Aside from access to broad financial products and the pricing benefits credit unions offer, members also receive exceptional customer service.
When you open an account at a credit union, you’re more than just an account number --you’re a member of a community. Credit unions also offer a wide variety of financial education resources to help members improve their knowledge and meet their financial goals. As “financial cooperatives,” credit unions work with each other in ways that for-profit banks cannot. The national network of credit union service centers known as the Co-Op Shared Branch Network, allows credit unions members to visit Shared Branch locations in the US for basic banking transactions -- no matter where you're located, you’re probably not far from a partner credit union or ATM network.
Credit unions create lifelong relationships with their members.
How many times have you heard someone say they got their first car loan from a credit union and are still with the same credit union to this day? That’s because credit unions are all about building relationships with their members and helping people create a healthy, secure financial future.

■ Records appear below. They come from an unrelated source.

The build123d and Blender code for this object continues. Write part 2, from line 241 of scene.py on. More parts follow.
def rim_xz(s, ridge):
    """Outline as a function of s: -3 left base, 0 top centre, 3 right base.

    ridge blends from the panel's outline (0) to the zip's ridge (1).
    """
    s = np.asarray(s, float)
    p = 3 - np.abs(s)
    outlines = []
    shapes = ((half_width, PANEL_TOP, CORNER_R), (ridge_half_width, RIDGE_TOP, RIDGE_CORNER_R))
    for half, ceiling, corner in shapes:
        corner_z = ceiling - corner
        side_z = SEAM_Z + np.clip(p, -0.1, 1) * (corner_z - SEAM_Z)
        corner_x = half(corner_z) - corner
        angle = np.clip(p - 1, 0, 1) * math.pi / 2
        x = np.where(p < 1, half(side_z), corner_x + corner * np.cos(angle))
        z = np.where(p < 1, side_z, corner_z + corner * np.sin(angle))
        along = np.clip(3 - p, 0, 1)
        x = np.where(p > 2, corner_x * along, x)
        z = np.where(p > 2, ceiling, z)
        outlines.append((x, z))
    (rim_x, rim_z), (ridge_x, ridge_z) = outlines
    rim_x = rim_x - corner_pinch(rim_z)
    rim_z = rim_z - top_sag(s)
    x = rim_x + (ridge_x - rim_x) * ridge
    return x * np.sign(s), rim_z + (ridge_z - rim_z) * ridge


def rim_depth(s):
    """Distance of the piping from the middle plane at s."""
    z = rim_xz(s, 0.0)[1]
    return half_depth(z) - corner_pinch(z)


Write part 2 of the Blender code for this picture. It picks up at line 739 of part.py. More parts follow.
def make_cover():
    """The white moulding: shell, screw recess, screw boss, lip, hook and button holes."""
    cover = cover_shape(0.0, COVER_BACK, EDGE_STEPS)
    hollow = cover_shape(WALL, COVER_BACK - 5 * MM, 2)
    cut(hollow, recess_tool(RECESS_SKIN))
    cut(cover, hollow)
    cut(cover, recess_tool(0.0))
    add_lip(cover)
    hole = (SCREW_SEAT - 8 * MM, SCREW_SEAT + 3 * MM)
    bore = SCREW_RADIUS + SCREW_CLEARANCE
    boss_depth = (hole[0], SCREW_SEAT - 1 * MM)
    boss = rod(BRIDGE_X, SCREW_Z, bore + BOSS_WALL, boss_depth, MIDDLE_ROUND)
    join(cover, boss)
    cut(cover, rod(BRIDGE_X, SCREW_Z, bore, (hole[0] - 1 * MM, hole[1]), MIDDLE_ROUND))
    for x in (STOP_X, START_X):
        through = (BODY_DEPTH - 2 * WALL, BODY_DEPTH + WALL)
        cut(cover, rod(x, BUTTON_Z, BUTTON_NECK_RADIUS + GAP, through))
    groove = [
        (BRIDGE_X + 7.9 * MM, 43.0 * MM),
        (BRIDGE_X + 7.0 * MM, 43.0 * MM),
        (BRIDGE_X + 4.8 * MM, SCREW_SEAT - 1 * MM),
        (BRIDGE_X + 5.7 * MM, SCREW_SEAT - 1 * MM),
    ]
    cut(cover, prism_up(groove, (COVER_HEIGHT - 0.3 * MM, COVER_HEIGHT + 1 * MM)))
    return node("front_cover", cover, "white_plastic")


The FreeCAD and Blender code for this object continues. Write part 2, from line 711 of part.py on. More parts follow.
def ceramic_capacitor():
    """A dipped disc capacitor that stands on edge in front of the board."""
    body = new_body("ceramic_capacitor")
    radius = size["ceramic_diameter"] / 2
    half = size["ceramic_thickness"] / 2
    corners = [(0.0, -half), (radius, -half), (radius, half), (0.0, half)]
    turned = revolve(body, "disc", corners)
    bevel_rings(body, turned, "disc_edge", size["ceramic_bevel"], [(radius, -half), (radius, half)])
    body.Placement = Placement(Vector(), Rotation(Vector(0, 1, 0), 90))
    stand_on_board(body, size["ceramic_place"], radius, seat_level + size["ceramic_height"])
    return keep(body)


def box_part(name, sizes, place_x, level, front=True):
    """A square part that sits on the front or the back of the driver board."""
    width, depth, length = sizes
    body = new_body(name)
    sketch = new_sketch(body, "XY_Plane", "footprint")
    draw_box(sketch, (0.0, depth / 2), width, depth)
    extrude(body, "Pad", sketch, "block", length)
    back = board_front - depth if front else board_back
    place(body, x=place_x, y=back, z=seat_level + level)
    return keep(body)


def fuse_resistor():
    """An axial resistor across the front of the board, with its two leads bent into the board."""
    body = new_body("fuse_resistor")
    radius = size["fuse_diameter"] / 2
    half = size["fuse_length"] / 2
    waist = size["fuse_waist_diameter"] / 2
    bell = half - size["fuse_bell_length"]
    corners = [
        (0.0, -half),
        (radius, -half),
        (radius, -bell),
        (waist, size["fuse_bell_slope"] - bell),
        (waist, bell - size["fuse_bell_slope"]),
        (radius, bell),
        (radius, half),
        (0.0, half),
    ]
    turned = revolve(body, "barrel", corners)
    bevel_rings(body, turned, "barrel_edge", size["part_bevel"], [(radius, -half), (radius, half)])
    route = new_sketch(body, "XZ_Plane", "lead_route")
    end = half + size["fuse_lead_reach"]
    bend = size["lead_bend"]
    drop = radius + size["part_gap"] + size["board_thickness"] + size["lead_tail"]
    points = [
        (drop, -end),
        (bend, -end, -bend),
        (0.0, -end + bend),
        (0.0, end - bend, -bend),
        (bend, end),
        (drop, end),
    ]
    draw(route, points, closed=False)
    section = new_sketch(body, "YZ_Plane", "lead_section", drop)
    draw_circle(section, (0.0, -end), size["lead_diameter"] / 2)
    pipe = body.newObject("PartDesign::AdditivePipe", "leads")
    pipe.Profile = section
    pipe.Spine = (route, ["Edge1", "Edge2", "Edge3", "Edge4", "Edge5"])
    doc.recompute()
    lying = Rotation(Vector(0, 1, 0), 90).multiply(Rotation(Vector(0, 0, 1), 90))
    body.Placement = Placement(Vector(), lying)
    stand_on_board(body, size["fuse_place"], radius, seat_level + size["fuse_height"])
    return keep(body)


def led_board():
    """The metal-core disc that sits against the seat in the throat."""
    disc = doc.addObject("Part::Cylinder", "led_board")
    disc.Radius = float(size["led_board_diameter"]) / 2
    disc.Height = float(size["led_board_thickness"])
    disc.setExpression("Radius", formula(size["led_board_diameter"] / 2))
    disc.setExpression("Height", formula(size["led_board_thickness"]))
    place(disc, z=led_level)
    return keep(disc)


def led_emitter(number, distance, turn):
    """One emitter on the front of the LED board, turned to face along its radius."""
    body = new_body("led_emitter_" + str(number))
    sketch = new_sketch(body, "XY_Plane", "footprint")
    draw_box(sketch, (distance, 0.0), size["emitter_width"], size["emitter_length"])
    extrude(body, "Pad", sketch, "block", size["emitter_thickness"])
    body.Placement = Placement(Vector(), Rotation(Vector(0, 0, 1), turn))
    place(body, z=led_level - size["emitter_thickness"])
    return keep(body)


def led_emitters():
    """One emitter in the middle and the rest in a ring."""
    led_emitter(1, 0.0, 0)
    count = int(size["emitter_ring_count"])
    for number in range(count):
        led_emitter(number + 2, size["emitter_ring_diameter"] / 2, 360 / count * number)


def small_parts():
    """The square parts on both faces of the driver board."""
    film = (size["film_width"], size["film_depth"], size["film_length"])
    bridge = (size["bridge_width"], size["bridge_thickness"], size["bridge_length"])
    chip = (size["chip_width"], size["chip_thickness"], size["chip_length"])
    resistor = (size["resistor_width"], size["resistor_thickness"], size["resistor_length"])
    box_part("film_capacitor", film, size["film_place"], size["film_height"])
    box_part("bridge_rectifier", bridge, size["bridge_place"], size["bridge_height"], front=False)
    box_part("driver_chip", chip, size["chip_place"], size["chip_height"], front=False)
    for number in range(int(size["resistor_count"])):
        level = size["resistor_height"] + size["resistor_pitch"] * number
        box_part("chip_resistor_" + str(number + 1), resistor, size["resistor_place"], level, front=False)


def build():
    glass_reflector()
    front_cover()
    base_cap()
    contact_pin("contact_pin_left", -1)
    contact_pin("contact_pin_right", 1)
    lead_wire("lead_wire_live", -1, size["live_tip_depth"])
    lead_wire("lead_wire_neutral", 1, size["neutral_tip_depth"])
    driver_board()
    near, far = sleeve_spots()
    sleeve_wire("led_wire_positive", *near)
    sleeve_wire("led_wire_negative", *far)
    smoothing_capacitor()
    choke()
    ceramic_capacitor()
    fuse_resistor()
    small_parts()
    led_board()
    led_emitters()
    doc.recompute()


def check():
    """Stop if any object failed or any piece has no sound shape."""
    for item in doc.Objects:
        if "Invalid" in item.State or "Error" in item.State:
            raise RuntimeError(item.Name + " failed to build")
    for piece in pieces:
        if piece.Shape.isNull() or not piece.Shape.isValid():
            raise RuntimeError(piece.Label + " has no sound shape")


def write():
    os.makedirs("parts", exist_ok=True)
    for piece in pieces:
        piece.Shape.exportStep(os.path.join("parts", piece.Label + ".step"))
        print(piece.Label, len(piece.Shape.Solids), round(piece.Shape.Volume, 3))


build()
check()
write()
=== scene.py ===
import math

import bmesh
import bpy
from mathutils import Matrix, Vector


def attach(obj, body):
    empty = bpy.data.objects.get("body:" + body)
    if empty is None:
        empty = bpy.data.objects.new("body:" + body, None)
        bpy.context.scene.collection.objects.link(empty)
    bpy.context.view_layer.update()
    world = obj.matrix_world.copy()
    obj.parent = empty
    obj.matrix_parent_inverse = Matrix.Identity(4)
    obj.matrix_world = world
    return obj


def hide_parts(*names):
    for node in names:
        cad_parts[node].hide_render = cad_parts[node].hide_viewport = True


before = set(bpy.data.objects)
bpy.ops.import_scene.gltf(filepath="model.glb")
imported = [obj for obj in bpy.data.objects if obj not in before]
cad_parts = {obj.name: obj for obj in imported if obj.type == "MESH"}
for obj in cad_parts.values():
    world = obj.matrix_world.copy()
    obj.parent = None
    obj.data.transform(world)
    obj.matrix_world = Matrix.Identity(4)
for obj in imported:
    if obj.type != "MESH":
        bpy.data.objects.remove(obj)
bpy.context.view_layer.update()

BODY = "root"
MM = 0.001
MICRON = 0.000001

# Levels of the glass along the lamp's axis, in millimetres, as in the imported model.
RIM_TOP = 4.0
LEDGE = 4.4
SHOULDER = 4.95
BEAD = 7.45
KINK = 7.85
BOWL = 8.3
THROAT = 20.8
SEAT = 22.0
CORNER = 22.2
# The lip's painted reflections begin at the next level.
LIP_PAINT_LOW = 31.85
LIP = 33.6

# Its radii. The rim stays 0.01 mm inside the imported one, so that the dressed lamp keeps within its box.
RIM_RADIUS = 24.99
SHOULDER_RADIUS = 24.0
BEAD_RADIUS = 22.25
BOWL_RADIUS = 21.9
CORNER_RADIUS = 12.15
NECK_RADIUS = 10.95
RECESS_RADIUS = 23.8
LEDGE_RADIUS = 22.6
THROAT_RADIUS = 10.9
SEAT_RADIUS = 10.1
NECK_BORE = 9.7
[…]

First Step Alliance, a 501(c)(3) non-profit organization formed by a team of financial services professionals and formerly incarcerated community leaders, works with credit unions, like US Alliance Financial and Element Federal Credit Union, to help justice-involved individuals create a path to long-term financial independence. First Step Alliance is also hoping to start a credit union dedicated to returning citizens and their families in the near future.